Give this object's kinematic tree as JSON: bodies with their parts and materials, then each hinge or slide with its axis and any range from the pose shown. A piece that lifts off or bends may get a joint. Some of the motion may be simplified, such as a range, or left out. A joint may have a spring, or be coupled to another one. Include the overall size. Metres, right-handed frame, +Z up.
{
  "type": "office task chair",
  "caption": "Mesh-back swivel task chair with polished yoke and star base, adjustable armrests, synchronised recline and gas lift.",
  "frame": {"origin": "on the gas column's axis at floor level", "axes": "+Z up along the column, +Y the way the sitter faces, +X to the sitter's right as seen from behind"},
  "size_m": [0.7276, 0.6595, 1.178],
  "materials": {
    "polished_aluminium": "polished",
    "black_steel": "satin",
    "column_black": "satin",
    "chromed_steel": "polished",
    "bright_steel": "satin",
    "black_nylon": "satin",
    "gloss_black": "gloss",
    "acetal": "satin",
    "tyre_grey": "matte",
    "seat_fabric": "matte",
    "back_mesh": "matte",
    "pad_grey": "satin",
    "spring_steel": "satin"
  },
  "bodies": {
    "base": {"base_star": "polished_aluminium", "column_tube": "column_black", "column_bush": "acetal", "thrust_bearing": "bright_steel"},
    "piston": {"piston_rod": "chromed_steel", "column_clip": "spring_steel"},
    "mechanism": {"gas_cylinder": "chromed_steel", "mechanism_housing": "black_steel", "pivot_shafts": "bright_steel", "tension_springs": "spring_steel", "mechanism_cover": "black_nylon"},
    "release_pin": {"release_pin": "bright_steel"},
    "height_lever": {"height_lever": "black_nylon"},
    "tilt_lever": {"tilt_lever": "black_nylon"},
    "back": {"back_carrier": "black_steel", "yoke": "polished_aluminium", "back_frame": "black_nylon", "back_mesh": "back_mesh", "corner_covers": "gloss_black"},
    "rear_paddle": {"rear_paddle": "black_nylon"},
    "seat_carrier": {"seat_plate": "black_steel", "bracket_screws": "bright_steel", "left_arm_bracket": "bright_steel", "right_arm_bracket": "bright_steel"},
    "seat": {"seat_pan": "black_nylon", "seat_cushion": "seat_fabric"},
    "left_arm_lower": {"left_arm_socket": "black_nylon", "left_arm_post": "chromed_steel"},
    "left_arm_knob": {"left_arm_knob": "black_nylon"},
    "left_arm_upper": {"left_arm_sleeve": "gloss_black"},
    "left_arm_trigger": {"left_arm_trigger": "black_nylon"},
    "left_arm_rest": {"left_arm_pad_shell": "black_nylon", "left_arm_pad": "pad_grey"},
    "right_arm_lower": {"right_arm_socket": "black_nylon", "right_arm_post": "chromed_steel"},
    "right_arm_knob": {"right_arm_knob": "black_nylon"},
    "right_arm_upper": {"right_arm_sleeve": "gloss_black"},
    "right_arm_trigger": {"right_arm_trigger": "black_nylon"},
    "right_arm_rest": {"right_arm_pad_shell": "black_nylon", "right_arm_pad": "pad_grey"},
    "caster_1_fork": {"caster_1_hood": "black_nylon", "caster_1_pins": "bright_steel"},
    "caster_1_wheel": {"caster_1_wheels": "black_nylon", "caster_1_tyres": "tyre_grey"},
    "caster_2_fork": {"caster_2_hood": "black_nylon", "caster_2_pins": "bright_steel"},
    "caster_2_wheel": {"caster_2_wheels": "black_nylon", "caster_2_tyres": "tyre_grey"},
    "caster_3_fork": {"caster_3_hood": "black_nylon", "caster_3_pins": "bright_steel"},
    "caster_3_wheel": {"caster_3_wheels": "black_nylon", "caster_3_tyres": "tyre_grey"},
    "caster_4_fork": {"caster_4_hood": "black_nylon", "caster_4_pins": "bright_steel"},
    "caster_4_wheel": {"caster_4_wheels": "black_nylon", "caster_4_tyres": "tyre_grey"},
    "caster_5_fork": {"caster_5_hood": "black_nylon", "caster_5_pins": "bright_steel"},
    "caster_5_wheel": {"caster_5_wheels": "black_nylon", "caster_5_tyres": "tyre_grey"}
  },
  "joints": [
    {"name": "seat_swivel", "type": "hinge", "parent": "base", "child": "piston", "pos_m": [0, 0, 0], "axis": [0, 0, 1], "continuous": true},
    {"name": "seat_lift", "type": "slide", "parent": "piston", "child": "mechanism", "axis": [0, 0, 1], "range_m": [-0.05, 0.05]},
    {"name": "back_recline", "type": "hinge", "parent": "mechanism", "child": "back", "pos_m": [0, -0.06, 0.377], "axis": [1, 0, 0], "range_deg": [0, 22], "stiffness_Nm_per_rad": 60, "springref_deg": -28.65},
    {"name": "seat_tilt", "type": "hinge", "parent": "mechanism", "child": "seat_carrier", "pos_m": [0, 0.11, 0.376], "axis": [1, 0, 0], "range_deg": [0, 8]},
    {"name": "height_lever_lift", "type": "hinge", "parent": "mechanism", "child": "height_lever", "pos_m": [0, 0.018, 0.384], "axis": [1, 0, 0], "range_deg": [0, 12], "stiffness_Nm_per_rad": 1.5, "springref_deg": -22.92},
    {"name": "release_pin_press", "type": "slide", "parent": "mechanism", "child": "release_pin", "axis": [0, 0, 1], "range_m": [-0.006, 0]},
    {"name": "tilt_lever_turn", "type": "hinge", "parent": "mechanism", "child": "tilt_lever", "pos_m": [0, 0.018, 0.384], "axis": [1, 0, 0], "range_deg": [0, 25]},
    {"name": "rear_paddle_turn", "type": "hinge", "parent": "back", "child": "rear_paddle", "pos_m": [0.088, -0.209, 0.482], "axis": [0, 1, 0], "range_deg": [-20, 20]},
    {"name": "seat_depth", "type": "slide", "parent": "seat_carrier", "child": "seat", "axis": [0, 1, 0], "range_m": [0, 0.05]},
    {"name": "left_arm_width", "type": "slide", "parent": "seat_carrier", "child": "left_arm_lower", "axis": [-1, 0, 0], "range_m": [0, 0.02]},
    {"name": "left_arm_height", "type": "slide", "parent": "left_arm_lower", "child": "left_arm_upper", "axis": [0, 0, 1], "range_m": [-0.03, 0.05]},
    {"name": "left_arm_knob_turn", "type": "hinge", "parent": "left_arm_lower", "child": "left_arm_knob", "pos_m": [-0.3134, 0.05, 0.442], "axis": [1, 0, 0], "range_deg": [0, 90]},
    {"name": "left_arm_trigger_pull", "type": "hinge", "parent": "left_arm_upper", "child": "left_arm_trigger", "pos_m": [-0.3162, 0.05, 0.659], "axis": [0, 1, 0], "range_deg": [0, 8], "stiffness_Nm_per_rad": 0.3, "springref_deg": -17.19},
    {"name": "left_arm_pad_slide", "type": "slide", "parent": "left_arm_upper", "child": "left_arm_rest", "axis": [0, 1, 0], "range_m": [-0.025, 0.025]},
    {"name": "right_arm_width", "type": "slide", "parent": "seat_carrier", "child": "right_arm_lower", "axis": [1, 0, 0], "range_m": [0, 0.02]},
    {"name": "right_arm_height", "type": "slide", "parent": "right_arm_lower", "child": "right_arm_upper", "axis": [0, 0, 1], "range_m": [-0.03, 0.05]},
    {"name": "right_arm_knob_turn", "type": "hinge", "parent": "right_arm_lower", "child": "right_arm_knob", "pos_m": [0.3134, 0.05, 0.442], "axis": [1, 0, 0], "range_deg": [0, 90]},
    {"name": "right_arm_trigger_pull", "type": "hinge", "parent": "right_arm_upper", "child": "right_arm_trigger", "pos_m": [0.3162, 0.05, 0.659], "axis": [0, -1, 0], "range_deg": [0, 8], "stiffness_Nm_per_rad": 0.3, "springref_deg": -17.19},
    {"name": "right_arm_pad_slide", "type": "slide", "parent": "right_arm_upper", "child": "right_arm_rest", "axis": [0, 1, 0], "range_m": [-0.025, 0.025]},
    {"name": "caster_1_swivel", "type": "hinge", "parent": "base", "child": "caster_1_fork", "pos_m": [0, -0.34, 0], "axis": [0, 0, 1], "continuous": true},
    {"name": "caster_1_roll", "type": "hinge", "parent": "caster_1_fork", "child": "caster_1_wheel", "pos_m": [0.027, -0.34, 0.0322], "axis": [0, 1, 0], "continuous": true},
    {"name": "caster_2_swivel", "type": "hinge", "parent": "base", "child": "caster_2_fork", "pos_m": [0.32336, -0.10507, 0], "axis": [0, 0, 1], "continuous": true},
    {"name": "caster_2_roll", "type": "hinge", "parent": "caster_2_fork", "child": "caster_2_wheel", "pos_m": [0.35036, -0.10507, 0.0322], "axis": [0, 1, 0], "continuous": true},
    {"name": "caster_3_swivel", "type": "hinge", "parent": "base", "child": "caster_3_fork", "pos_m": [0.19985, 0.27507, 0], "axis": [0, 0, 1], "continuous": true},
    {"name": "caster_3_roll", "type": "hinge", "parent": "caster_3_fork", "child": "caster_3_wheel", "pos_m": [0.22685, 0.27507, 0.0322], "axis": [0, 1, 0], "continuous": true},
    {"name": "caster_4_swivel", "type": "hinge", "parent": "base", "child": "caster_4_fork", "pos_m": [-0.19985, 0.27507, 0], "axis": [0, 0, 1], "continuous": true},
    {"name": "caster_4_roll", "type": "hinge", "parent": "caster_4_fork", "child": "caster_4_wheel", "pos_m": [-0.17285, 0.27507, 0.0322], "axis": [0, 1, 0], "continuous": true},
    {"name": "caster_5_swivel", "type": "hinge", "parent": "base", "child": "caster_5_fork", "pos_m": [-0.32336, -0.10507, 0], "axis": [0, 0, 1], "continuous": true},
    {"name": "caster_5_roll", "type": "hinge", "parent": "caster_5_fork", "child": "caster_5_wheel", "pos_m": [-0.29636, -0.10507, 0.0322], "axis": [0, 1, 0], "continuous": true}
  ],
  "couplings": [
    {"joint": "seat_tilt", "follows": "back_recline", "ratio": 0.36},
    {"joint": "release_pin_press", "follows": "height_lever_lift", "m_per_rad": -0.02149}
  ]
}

==

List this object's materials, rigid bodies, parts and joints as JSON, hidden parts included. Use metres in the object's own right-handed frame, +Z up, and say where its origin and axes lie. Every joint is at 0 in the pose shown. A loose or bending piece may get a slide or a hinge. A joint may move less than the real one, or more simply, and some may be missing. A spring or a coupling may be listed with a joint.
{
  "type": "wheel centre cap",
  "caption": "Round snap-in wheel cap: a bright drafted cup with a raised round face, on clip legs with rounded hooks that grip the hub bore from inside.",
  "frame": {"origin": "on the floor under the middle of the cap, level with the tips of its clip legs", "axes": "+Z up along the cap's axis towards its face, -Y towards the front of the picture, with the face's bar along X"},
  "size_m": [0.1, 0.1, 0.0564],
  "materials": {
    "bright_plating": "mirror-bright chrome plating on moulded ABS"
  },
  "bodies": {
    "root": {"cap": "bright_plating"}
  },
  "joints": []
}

...

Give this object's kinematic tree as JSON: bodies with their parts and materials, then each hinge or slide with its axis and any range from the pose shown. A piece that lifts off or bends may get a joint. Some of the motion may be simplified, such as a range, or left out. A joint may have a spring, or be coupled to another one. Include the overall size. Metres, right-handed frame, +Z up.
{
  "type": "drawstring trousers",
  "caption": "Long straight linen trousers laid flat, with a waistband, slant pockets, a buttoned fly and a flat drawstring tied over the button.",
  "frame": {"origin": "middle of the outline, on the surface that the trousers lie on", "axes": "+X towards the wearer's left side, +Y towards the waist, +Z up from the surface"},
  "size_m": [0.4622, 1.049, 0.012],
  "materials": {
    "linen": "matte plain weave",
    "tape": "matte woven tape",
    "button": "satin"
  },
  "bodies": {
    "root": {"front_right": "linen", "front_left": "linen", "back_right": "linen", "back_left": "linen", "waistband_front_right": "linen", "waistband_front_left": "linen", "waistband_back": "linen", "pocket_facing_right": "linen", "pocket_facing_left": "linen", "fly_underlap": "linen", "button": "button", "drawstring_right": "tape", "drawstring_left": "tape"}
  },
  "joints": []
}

WRITTEN PROBLEM: Scan the entries above for the word "joints" and collect each line holding it.

CORRECT RESPONSE:
  "joints": [
List this object's materials, rigid bodies, parts and joints as JSON, hidden parts included. Use metres in the object's own right-handed frame, +Z up, and say where its origin and axes lie. Every joint is at 0 in the pose shown. A loose or bending piece may get a slide or a hinge. A joint may move less than the real one, or more simply, and some may be missing. A spring or a coupling may be listed with a joint.
  "joints": []
  "joints": []